October is creeping along, and as leaves and snow come tumbling down upon the valley almost in unison, so too winds down the premiere Hemingway House Artist-in-Residence program launched by The Community Library.
In mid-August, the library welcomed filmmaker and writer Naomi McDougall Jones and musician Stephen McDougall Graham into a recently furbished apartment in the basement of Ernest Hemingway’s historic Ketchum home, of which the library is caretaker.
By the end of the month, these two artists will have concluded their time in residence at the house, but before they do, each will engage in a public presentation of their work at The Community Library in Ketchum.
For Jones, that will mean a live reading of her newest screenplay performed by a collection of local actors. This free public event will take place on Wednesday, Oct. 23, at 6 p.m. that Sunday, Oct. 27 at
3 p.m. Graham—a professional violinist—will play Mozart’s K. 563, Divertimento in E flat major, the only string trio the timeless composer ever completed.
Jones has written and starred in two previous feature films, “Imagine I’m Beautiful” and “Bite Me,” both of which were screened at The Community Library earlier this year.
Her new screenplay—previously advertised under the title “Breathe In/Breathe Out” but now sporting the more telling moniker “Hammond Castle”—follows a modern-day, seven-months-pregnant woman and her encounters with the ghost of brilliant and eccentric inventor John Hays Hammond Jr. The narrative takes place primarily in, as the new title implies, Hammond Castle, an enormous château on the coast of Massachusetts that Hammond built in the mid-to-late 1920s in the medieval and Gothic European styles.
“The perfection of writing this script about a big-city woman in a small town in the house of a dead great man is insane,” Jones said, reflecting on the circumstance of her present habitation. “It’s doubly weird because I came up with this concept far before I knew I’d have this residency.”
Jones had already completed six drafts of “Hammond Castle” before accepting the residency. She said that at the more relaxed pace provided by the relative isolation of the Hemingway House, she has had more time to sink into this draft and perfect each line.
“So much of the life of an artist is spent banging out your creative process under whatever circumstances you have to,” she said. “Your process is almost always driven by necessity. To have that not be true now is awesome and it makes the work better.”
The Hemingway House, which Graham described as an “amazing” and “inspiring” locale, has proved the perfect backdrop for these two artists to get creative, and as a musician, Graham also had to commend the building’s acoustics.
During his time at the house, he has continued to hone his skills and, as he explained, “make up for lost time.”
“I was a very serious young musician growing up, but I kind of stepped back from it at the time when most people my age would have gone on to conservatories. It’s something I’ve always had a personal, deep investment in, and I was kind of afraid that I wasn’t going to succeed, but that’s a terrible reason for not pursuing something that you love.”

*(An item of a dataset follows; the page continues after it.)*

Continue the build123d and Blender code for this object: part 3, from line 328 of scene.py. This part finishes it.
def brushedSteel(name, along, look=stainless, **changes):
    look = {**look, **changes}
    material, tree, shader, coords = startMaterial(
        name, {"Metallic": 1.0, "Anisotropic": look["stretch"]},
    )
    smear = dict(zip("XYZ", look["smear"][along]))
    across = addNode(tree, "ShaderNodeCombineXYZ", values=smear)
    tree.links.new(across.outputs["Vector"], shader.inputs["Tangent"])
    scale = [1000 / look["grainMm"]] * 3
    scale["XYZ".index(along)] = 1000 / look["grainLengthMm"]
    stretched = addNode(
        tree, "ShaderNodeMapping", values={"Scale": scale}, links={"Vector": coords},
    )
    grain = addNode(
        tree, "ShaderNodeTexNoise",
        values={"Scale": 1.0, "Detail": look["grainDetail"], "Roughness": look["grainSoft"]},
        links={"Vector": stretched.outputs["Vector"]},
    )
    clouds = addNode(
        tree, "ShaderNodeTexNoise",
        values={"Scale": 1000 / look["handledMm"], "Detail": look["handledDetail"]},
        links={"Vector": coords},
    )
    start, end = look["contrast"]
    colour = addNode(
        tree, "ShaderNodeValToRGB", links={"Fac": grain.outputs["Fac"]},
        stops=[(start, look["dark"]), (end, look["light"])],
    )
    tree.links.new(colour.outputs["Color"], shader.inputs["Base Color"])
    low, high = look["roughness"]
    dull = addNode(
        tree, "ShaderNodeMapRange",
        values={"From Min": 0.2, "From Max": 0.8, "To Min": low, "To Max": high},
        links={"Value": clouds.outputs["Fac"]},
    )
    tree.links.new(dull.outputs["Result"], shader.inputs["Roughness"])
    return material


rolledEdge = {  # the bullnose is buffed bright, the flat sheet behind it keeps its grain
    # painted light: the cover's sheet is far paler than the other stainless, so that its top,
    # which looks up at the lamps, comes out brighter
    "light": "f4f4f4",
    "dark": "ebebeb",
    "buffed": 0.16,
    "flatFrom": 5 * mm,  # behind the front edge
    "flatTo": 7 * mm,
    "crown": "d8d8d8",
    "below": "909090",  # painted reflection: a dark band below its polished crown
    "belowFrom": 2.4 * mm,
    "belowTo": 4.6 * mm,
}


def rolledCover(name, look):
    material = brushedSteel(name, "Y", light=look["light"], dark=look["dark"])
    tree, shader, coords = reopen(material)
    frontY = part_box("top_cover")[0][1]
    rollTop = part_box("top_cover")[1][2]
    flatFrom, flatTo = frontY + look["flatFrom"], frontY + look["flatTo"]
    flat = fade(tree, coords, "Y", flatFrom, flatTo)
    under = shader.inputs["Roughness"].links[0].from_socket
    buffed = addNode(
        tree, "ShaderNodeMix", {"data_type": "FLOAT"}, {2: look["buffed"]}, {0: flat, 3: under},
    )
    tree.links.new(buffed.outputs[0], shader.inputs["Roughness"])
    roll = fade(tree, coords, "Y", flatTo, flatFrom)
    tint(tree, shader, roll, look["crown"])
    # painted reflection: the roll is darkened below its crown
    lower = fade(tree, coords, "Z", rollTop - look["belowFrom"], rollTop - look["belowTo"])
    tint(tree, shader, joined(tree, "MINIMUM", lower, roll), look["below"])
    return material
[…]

After spending several years on a different professional path and only playing violin in his downtime, he eventually found that music was an inextricable part of his identity.
“I spent an increasing number of hours playing every year, and it finally got to the point that I realized that—I know it sounds contrived—life is too short not to be doing the thing you love doing.”

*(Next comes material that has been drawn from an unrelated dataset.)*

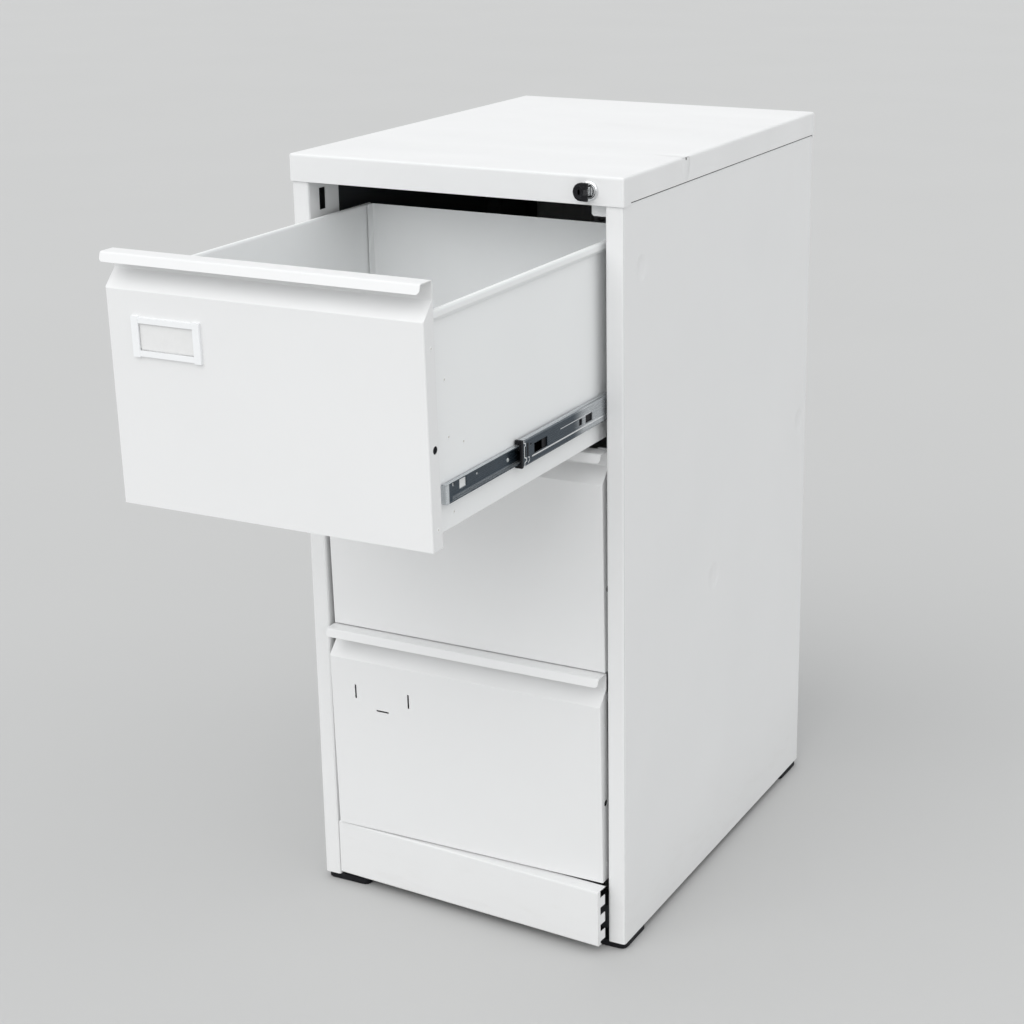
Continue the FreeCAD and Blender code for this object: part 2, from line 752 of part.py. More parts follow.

He sought out musical lessons, but after a week, his instructor—a professor at Julliard—told him he should pursue a master’s degree. Now, violin is his profession.

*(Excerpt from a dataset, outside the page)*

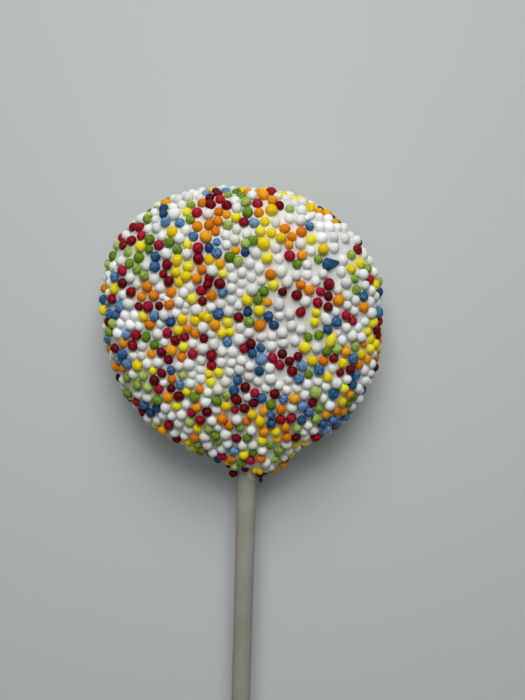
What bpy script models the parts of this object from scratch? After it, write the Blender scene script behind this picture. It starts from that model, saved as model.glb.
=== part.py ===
"""A cake pop: a flattened round cake dipped in white icing, covered with small sugar beads,
on a paper stick. It lies on its back with the stick along -Y, resting on a small flat foot
of icing under the cake and on the lower edge of the stick's far end.
Units are metres, and the origin is the centre of the flat foot."""

import math

import bpy
import numpy as np
from mathutils import Matrix, Vector, kdtree

MM = 0.001

# Iced cake, measured from its centre in its own frame: X across, +Y to its top edge, Z through it
HALF_WIDTH = 23.75 * MM
TOP_REACH = 21.8 * MM
NECK_REACH = 24.85 * MM
HALF_DEPTH = 8.1 * MM
TOP_POWER = 2.25
NECK_POWER = 2.1
RIM_POWER = 2.5
SKEW = 0.035

# Icing gathered round the stick, a blunt knob a little to one side of it
KNOB_CENTRE = np.array((2.5, -19.3, 0)) * MM
KNOB_SIZE = np.array((7.1, 8.2, 4.8)) * MM
KNOB_POWER = 2.6
BLEND = 0.7 * MM

# Soft unevenness of the dipped surface
LUMP_WAVES = 9
LUMP_HEIGHT = 0.075 * MM
SHORTEST_LUMP = 9 * MM
LONGEST_LUMP = 24 * MM
LUMP_SEED = 31

# How finely the surface is searched for
HALVINGS = 22
SLOPE_STEP = 0.02 * MM
SEARCH_RAYS = 6000
SEARCH_SPREAD = (6, 6, 1)
SEARCH_DROP = 4
LEANING_STEPS = 5

# Paper stick, pushed in a little to one side of the cake's centre
STICK_RADIUS = 1.75 * MM
STICK_LENGTH = 150 * MM
STICK_OFFSET = 1.6 * MM
STICK_INNER_END = -2.5 * MM
STICK_SIDES = 32
STICK_EDGE = 0.2 * MM
STICK_EDGE_STEPS = 2
STICK_EDGE_ANGLE = math.radians(60)
FIT_GAP = 0.3 * MM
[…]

“I’ve been taking every opportunity I can to perform and do a lot of catch-up work,” he said. “There’s one interview that Hemingway gave wherein he rattled off a number of people he claimed were his inspirations, including Bach and Mozart. Maybe he said that because it sounded cool, but nonetheless, I have been spending a lot of time working on solo Bach and, of course, I’m doing the Mozart for the performance.”
As their time at the house approaches its inevitable conclusion, both Jones and Graham had only positive things to say about the experience.
“Ketchum—and the valley in general—is an amazing community,” Graham said. “There’s so much opportunity and so much hunger for the arts and collaboration. People here have been so welcoming to us. It’s been wonderful and we’re really grateful.”
The Community Library will doubtless begin to consider future residencies and future artists soon. To her hypothetical successors, Jones said, “Take advantage of it, every moment, and go on as many hikes as you can. I feel very sad about the idea of leaving.
“They’re going to have a hard time evicting us at the end,” she joked.
In all seriousness, though, Jones lauded the Hemingway residency as among the most beneficial times in her life, from an artistic point of view.
“It’s been such a profound shift for me as a human and artist,” she said. “It sounds hyperbolic, but I do literally feel like this has been a life-changing experience.”
Both the screenplay performance and the musical recital at the library are presented free and open to the public. Each will be filmed and archived for later viewing on the library’s website.